Immédiatement après l’attaque, l’Ukraine a été identifiée comme la partie coupable. Ilya Ponomarev, un ancien député russe qui a fui le pays en 2016 et qui a depuis pris parti et même combattu avec l’Ukraine, a affirmé que l’Armée nationale de la République était derrière l’attaque. La NRA, un groupe partisan (encore inconnu) avec lequel il était en contact, aurait déjà mené plusieurs opérations de résistance dans le pays.

Cependant, hormis les déclarations de Ponomarev, rien ne prouve que ce groupe de partisans existe réellement. La Russie affirme que ce n’est pas le cas. Lundi, le FSB, le service de renseignement intérieur de la Russie, a présenté une version différente. Selon le service, l’Ukrainienne Natalia Vovk a été engagée comme assassin. Elle s’était installée en Russie un mois auparavant, avec sa fille de douze ans, et avait loué un appartement dans le même immeuble que Dugout.

Tueuse à gages et sa fille

Elle aurait assisté au « Festival des traditions » avec sa fille, et aurait placé une bombe sous la voiture de Dugout. Le FSB a également partagé des images de caméras de sécurité montrant une Mini Cooper avec Vovk au volant, selon le service.

Elle est entrée en Russie depuis le Donbas, où elle a changé ses plaques d’immatriculation de la République populaire de Donetsk en plaques kazakhes. Après le meurtre, elle a fui en Estonie avec des plaques d’immatriculation ukrainiennes, puis s’est rendue en Autriche.

Cependant, cette histoire est également fortement contestée. Pourquoi la tueuse à gages, qui, selon le FSB, est une espionne expérimentée et une vétérante du bataillon Azov, aurait-elle emmené sa fille de douze ans avec elle ? Kiev affirme également que l’histoire est fausse : Vovk n’a jamais été actif dans le bataillon Azov, et le laissez-passer militaire distribué par la Russie a été falsifié.
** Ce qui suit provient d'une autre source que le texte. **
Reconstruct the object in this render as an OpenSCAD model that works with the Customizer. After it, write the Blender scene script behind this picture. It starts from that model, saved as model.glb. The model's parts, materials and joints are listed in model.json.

L’Ukraine elle-même fait valoir que le premier mari de Vovk était favorable aux rebelles pro-russes du Donbas, et que Vovk tendait donc davantage vers la Russie elle-même. Le service de sécurité ukrainien SBU a donc conclu que Vovk n’était pas la femme que la Russie prétendait être la meurtrière : plus exactement, il a accusé le FSB lui-même du meurtre.

Le FSB comme auteur ?

L’une des sources pointant vers le FSB est le compte Twitter et Telegram GeneralSVR. Le compte est géré par un ancien agent du FSB qui a encore beaucoup de relations au sein du service. Il écrit que Douguine a eu une conversation avec un général du FSB il y a un mois, au cours de laquelle le philosophe a exprimé son mécontentement face à l’invasion de l’Ukraine par la Russie. Douguine aurait été convaincu que seul « un sacrifice » pourrait renverser la situation : il a dit au général qu’il voulait sacrifier sa fille.
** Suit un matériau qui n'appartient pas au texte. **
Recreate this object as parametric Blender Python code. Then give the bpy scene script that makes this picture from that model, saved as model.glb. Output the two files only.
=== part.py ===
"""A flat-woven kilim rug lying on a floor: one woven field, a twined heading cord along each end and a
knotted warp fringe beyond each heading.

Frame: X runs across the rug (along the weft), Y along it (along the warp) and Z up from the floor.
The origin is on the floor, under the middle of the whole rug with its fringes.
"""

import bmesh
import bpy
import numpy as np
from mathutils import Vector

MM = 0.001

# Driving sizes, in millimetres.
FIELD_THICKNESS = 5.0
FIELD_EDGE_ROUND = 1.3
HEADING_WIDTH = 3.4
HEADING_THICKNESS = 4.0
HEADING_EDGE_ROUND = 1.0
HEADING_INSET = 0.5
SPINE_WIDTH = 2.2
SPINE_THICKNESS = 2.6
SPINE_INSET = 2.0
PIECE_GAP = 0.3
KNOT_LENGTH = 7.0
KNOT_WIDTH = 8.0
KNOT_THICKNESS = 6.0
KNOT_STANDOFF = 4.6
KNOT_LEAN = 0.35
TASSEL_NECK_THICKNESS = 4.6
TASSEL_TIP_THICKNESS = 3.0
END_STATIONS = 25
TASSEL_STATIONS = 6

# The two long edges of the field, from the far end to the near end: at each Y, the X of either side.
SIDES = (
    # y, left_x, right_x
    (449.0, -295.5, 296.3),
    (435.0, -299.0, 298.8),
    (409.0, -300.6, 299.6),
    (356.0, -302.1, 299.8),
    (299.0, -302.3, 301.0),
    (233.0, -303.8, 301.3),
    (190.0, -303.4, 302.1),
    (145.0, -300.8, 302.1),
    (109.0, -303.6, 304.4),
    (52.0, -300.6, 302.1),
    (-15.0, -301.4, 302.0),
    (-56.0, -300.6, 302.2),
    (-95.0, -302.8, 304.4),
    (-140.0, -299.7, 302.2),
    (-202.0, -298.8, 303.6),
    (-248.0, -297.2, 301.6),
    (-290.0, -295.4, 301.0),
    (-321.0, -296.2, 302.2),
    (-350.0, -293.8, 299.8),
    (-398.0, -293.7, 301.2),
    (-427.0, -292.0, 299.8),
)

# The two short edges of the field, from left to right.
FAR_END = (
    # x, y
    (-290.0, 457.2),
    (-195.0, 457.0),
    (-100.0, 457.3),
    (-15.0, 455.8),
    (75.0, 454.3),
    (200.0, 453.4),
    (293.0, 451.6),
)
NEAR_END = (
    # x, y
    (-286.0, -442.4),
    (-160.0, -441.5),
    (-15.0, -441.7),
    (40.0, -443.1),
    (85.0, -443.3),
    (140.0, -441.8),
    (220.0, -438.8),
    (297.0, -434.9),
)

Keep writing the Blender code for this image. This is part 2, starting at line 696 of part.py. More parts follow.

Kamil Galeev, chercheur pour le think tank Wilson Center et journaliste vivant à Moscou, suggère également que la Russie elle-même a mené la tentative d’assassinat, et que Douguine était au courant. Par exemple, lui et sa fille ont changé de voiture en quittant la fête. Cela a donné l’impression que Douguine était la cible, et que l’Ukraine avait donc été négligente. Si le FSB voulait tuer Douguine, il aurait fait exploser la bonne voiture.
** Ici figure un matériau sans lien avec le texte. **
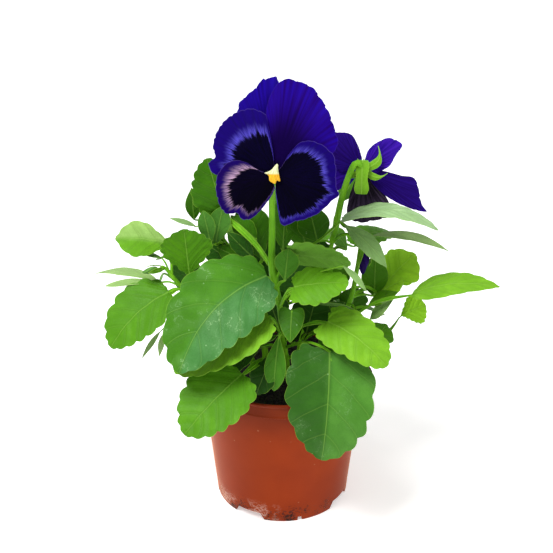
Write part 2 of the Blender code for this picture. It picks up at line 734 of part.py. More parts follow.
def make_pot(parts, cutters, material):
    """The pot: a turned wall, floor and skirt, cut by the notches between its feet and by drain holes."""
    band_foot = POT_HEIGHT - RIM_BAND
    inner_rim = RIM_RADIUS - RIM_BEAD - POT_WALL
    under_band = wall_radius(band_foot)
    inner_foot = wall_radius(FLOOR_HEIGHT) - POT_WALL
    pot = turned_object(
        "pot",
        (
            (0, FLOOR_HEIGHT),
            (inner_foot, FLOOR_HEIGHT),
            (under_band - POT_WALL, band_foot - 1.0),
            (inner_rim, POT_HEIGHT - 0.5),
            (inner_rim + 0.5, POT_HEIGHT),
            (RIM_RADIUS - 0.5, POT_HEIGHT),
            (RIM_RADIUS, POT_HEIGHT - 0.5),
            (RIM_RADIUS, POT_HEIGHT - 1.3),
            (RIM_RADIUS - RIM_BEAD, POT_HEIGHT - 2.0),
            (RIM_RADIUS - RIM_BEAD, band_foot + 1.4),
            (RIM_RADIUS - RIM_BEAD + 0.4, band_foot + 0.4),
            (under_band, band_foot - 0.6),
            (FOOT_RADIUS, 0),
            (FOOT_RADIUS - POT_WALL, 0),
            (inner_foot, FLOOR_HEIGHT - FLOOR_THICKNESS),
            (0, FLOOR_HEIGHT - FLOOR_THICKNESS),
        ),
        parts,
    )
    cuts = []
    for quarter in range(QUARTERS):
        turn = 90.0 * quarter
        cuts.append(notch_cutter("notch", NOTCH_AT + turn, NOTCH_WIDTH, NOTCH_FLARE, NOTCH_HEIGHT, cutters))
        cuts.append(notch_cutter("slit", SLIT_AT + turn, SLIT_WIDTH, 0.3, SLIT_HEIGHT, cutters))
    for hole in range(DRAIN_HOLES):
        x, y = around(360 * hole / DRAIN_HOLES, DRAIN_CIRCLE_RADIUS)
        bm = bmesh.new()
        bmesh.ops.create_cone(
            bm, cap_ends=True, segments=8, radius1=DRAIN_HOLE_RADIUS, radius2=DRAIN_HOLE_RADIUS, depth=8.0
        )
        bmesh.ops.translate(bm, vec=(x, y, FLOOR_HEIGHT), verts=bm.verts)
        cuts.append(object_from("drain", bm, cutters))
    return joined("pot", [pot, *cuts], parts, material, operation="DIFFERENCE")


def make_soil(parts, material, holes):
    """The soil: a body that follows the pot's inner wall, lumpy on top, with a plain hole for each stem."""
    bottom = FLOOR_HEIGHT + GAP
    low_radius = wall_radius(FLOOR_HEIGHT) - POT_WALL - GAP
    edge_radius = wall_radius(SOIL_EDGE - 3) - POT_WALL - GAP
    bm = bmesh.new()

    def ring(radius, height_at):
        made = []
        for step in range(POT_STEPS):
            turn = 2 * math.pi * step / POT_STEPS
            x, y = radius * math.cos(turn), radius * math.sin(turn)
            made.append(bm.verts.new((x, y, height_at(x, y))))
        return made

    def top(x, y):
        reach = math.hypot(x, y) / edge_radius
        place = Vector((x, y, 0))
        lump = noise.noise(place * SOIL_LUMP_FREQUENCY + Vector((0, 0, 3.7)))
        lump += SOIL_GRAIN_SHARE * noise.noise(place * SOIL_GRAIN_FREQUENCY + Vector((0, 0, 9.1)))
        calm = 2 * SOIL_EDGE_CALM - SOIL_EDGE_CALM * reach
        return SOIL_EDGE + SOIL_MOUND * (1 - reach**2) + SOIL_LUMP * lump * calm

    rings = [ring(low_radius, lambda x, y: bottom)]
    for step in range(SOIL_RINGS):
        rings.append(ring(edge_radius * (1 - step / SOIL_RINGS), top))
    for lower, upper in zip(rings, rings[1:]):
        for i in range(POT_STEPS):
            j = (i + 1) % POT_STEPS
            bm.faces.new((lower[i], lower[j], upper[j], upper[i]))
    crown = bm.verts.new((0, 0, top(0, 0)))
    base = bm.verts.new((0, 0, bottom))
    for i in range(POT_STEPS):
        j = (i + 1) % POT_STEPS
        bm.faces.new((rings[-1][i], rings[-1][j], crown))
        bm.faces.new((rings[0][j], rings[0][i], base))
    bmesh.ops.recalc_face_normals(bm, faces=bm.faces)
    soil = object_from("soil", bm, parts)
    return joined("soil", [soil, *holes], parts, material, operation="DIFFERENCE")


def stem_line(shoot, count=10):
    """Points along a shoot's middle line, from its root in the soil to its top."""
    (x, y), *rest = shoot.path
    return smooth_line([(x, y, ROOT_HEIGHT), (x, y, ROOT_HEIGHT + 12), *rest], count)


def leaf_pieces(leaf, line, collection):
    """A leaf's blade, and the stalk that joins it to the stem's line."""
    blade = Blade(leaf)
    rows = blade.grid(blade.kind.along, blade.kind.across)
    pieces = [sheet_object(leaf.name, rows, BLADE_THICKNESS, collection)]
    root = point_on(line, leaf.root)
    if leaf.via:
        path = [root, *[np.array(point, float) for point in leaf.via]]
    else:
        middle = (root + blade.base) / 2
        middle[2] += leaf.rise * np.linalg.norm(blade.base - root)
        path = [root, middle]
    path += [blade.base, blade.rib(STALK_REACH)[0]]
    radii = (STALK_RADIUS, STALK_RADIUS * 0.6)
    pieces.append(tube_object(leaf.name + "_stalk", smooth_line(path, 4), radii, 4, collection))
    return pieces


def strip_object(name, points, halves, side_at, collection):
    """A narrow blade along the points, each side of which lies half its width away along side_at."""
    known = np.linspace(0, 1, len(halves))
    line = smooth_line(points, SEPAL_ROWS + 1)
    rows = []
    for k, point in enumerate(line):
        half = max(float(np.interp(k / SEPAL_ROWS, known, halves)), 0.4)
        side = side_at(k / SEPAL_ROWS)
        rows.append([point - half * side, point, point + half * side])
    return sheet_object(name, rows, BLADE_THICKNESS, collection)


def calyx_pieces(bloom, collection):
    """The green cup behind a bloom: its receptacle, and its sepals with their lobes behind."""
    sheet = PetalSheet(bloom, bloom.petals[0])
    centre = sheet.place(0, 0, -CALYX_DEPTH)
    pieces = [ball_object("receptacle", centre, RECEPTACLE_RADIUS, collection)]
    for sepal in bloom.sepals:
        turn = math.radians(sepal.turn)
        c, s = math.cos(turn), math.sin(turn)
        stations = (
            (0.45 * sepal.lobe + 0.8, -CALYX_DEPTH - sepal.lobe),
            (1.7, -CALYX_DEPTH - 0.8),
            (0.5 * sepal.length, -CALYX_DEPTH - 0.3),
            (sepal.length, -CALYX_DEPTH + 0.5),
        )
        points = [sheet.place(out * c, out * s, depth) for out, depth in stations]
        halves = [sepal.width * share for share in SEPAL_SHARES]
        across = c * sheet.up - s * sheet.right
        pieces.append(strip_object("sepal", points, halves, lambda k, side=across: side, collection))
    return pieces


def bud_pieces(bud, line, collection):
    """A bud's stalk, and the sepals that hold its furled petals with a little air between them."""
    path = [point_on(line, bud.root), *[np.array(point, float) for point in bud.stalk]]
    pieces = [tube_object(bud.name + "_stalk", smooth_line(path, 6), (1.1, 1.0), 4, collection)]
    neck = path[-1]
    tip = np.array(bud.line[-1], float)
    axis = unit(tip - neck)
    first = unit(np.cross(axis, (1.0, 0.0, 0.0) if abs(axis[0]) < 0.7 else (0.0, 0.0, 1.0)))
    second = np.cross(axis, first)
    pieces.append(ball_object("neck", neck, NECK_RADIUS, collection))
    body = smooth_line(bud.line, 7)
    radii = np.interp(np.linspace(0, 1, 7), np.linspace(0, 1, len(bud.radii)), bud.radii)
    last = round(bud.reach * 6)
    for angle in bud.sepals:
        turn = math.radians(angle)
        out = math.cos(turn) * first + math.sin(turn) * second
        across = math.cos(turn) * second - math.sin(turn) * first
        clear = [body[k] + (radii[k] + SEPAL_AIR) * out for k in range(1, last + 1)]
        points = [neck + 0.3 * out, neck + (0.5 * radii[1] + SEPAL_AIR) * out + 0.8 * axis, *clear]
        halves = [bud.sepal_width * share for share in BUD_SEPAL_SHARES]
        pieces.append(strip_object("bud_sepal", points, halves, lambda k, side=across: side, collection))
    return pieces


def point_on(line, share):
    """The point at this share of the way up a stem's line."""
    where = share * (len(line) - 1)
    low = min(int(where), len(line) - 2)
    return line[low] + (where - low) * (line[low + 1] - line[low])


def flower_stalk(stalk, line, collection):
    """A flower's stalk, from its stem to the back of its bloom."""
    path = smooth_line([point_on(line, stalk.root), *stalk.path], 9)
    return tube_object("flower_stalk", path, (1.5, 1.1), 6, collection)


def make_shoot(shoot, parts, material, bloom):
    """A stem with its leaves, its flower's stalk and calyx and its buds' sepals, fused into one body."""
    line = stem_line(shoot)
    pieces = [tube_object(shoot.name, line, shoot.radius, 6, parts)]
    for leaf in shoot.leaves:
        pieces += leaf_pieces(leaf, line, parts)
    if bloom:
        pieces.append(flower_stalk(shoot.flower, line, parts))
        pieces += calyx_pieces(bloom, parts)
    for bud in BUDS:
        if bud.shoot == shoot.name:
            pieces += bud_pieces(bud, line, parts)
    return joined(shoot.name, pieces, parts, material)


def make_petals(bloom, along, parts, material):
    """A bloom's petals, each a solid of its own, one in front of the other."""
    for petal in bloom.petals:
        rows = PetalSheet(bloom, petal).grid(along, PETAL_RINGS)
        obj = sheet_object(petal.name, rows, PETAL_THICKNESS, parts)
        obj.data.materials.append(material)


def make_eye(bloom, parts, material):
    """The small raised patch at the throat."""
    sheet = PetalSheet(bloom, bloom.petals[0])
    bm = bmesh.new()
    lower, upper = (
        [bm.verts.new(Vector(sheet.place(x, y, depth))) for x, y in EYE_EDGE] for depth in EYE_DEPTH
    )
    for i in range(len(lower)):
        j = (i + 1) % len(lower)
        bm.faces.new((lower[i], lower[j], upper[j], upper[i]))
    bm.faces.new(upper)
    bm.faces.new(lower[::-1])
    bmesh.ops.recalc_face_normals(bm, faces=bm.faces)
    bmesh.ops.triangulate(bm, faces=bm.faces)
    object_from("throat_patch", bm, parts).data.materials.append(material)


def make_bud(bud, parts, material):
    """The furled petals of a bud."""
    obj = tube_object(bud.name, smooth_line(bud.line, 7), bud.radii, 8, parts)
    obj.data.materials.append(material)


def make_scrap(name, parts, material):
    """A dead scrap of leaf that hangs over the rim."""
    angle, width = SCRAPS[name]
    rows = []
    for step, (radius, height) in enumerate(SCRAP_PATH):
        row = []
        for side in (-0.5, 0.0, 0.5):
            spread = width * side * (0.7 + 0.3 * math.sin(2.1 * step + 9 * side))
            x, y = around(angle + math.degrees(spread / radius), radius)
            row.append((x, y, height + 0.3 * (step % 2) * abs(side)))
        rows.append(row)
    sheet_object(name, rows, BLADE_THICKNESS, parts).data.materials.append(material)


def main():
    """Builds the pot, the soil, the shoots and the blooms."""
    clear_scene()
    parts = new_collection("potted_pansy")
    cutters = new_collection("cutters")
    green = new_material("leaf", LEAF_GREEN, 0.5)
    violet = new_material("petal", VIOLET, 0.6)
    ink = new_material("dark_petal", INK_VIOLET, 0.6)
    make_pot(parts, cutters, new_material("terracotta", TERRACOTTA, 0.45))
    holes = []
    for shoot in SHOOTS:
        line = stem_line(shoot)
        line[0][2] -= GAP
        holes.append(tube_object("stem_hole", line, [r + STEM_HOLE_SPARE for r in shoot.radius], 6, cutters))
    make_soil(parts, new_material("soil", SOIL_BLACK, 0.95), holes)
    blooms = {"shoot_front": MAIN_BLOOM, "shoot_back_right": SIDE_BLOOM}
    for shoot in SHOOTS:
        make_shoot(shoot, parts, green, blooms.get(shoot.name))
    make_petals(MAIN_BLOOM, 16, parts, violet)
    make_eye(MAIN_BLOOM, parts, new_material("throat", EYE_YELLOW, 0.6))
    make_petals(SIDE_BLOOM, 9, parts, violet)
    for bud in BUDS:
        make_bud(bud, parts, ink)
    withered = new_material("withered", WITHERED, 0.9)
    for name in SCRAPS:
        make_scrap(name, parts, withered)


if __name__ == "__main__":
    main()
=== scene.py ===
"""Dresses a potted pansy: leaves with veins and scalloped margins, velvety petals, soil and a plastic pot.

The frame is metres with +Z up, and the large bloom looks towards -Y. Plans below are in millimetres, in the
same places as the solids that they dress, and MM turns them into metres.
"""

import logging
import math
import random
from dataclasses import dataclass
from enum import Enum
from typing import ClassVar

import bmesh
import bpy
import numpy as np
from mathutils import Matrix, Vector, noise


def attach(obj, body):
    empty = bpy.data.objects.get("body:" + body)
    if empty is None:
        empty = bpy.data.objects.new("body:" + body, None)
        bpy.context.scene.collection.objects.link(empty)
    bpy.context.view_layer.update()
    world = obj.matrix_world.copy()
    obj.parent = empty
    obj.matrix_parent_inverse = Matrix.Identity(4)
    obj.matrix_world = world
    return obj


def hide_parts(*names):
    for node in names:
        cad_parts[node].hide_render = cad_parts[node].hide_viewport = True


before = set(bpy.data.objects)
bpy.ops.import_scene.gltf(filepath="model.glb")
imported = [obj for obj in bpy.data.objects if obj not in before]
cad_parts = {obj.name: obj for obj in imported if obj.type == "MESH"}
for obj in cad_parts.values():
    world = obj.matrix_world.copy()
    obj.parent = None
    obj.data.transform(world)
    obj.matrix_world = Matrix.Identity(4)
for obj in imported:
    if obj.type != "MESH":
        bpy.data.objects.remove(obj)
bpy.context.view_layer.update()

MM = 0.001
BODY = "root"
SKY = (0.0, 0.0, 1.0)
FRONT = (0.0, -1.0, 0.35)
log = logging.getLogger("potted_pansy")

Point = tuple[float, float, float]
Colour = tuple[float, float, float]


class Tone(Enum):
    """The greens of the leaves, from pale to deep; the palest carry a painted sheen and the deepest painted shade."""

    # The first three greens are partly the leaves' own pale green and partly a painted sheen, which the leaf finish
    # adds.
    PALE = (0.27, 0.46, 0.20)
    FROSTED = (0.225, 0.40, 0.095)
    SILVER = (0.16, 0.33, 0.08)
    BRIGHT = (0.26, 0.56, 0.020)
    LIME = (0.135, 0.335, 0.014)
    LIGHT = (0.090, 0.265, 0.008)
    FRESH = (0.064, 0.212, 0.006)
    GRASS = (0.046, 0.165, 0.002)
    BLUE_GREEN = (0.052, 0.178, 0.018)
    SEA = (0.043, 0.165, 0.034)
    MOSS = (0.043, 0.165, 0.007)
    OLIVE = (0.031, 0.125, 0.002)
    # DEEP is partly the leaves' own dark green and partly painted shade; SHADE is painted shade for leaves deep in the
    # plant.
    DEEP = (0.020, 0.088, 0.006)
    SHADE = (0.012, 0.056, 0.003)
    STALK = (0.125, 0.345, 0.012)


@dataclass(frozen=True)
class Outline:
    """How a blade's outline runs from base to tip, and how its margin and veins are set.

    widest is the share of the length at which the blade is widest; heart pulls the lower lobes back;
    teeth counts the scallops of one side and bite is their depth; veins counts the side veins of one
    side and slant is how far they lean towards the tip; rows and columns set the mesh.
    """

    widest: float
    roundness: float
    heart: float
    teeth: int
    bite: float
    veins: float
    slant: float
    rows: int
    columns: int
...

Cependant, il existe un véritable motif derrière ce meurtre : le Kremlin a besoin d’une raison pour se montrer encore plus ferme à l’égard de l’Ukraine, ou pour traquer ses opposants au sein de la politique russe. Une attaque contre une trentenaire trop ambitieuse, qui se voyait comme un leader nationaliste pour la Russie et qui vivait en mauvais termes avec son père (l’un des plus fidèles alliés de Poutine), semblait la meilleure option.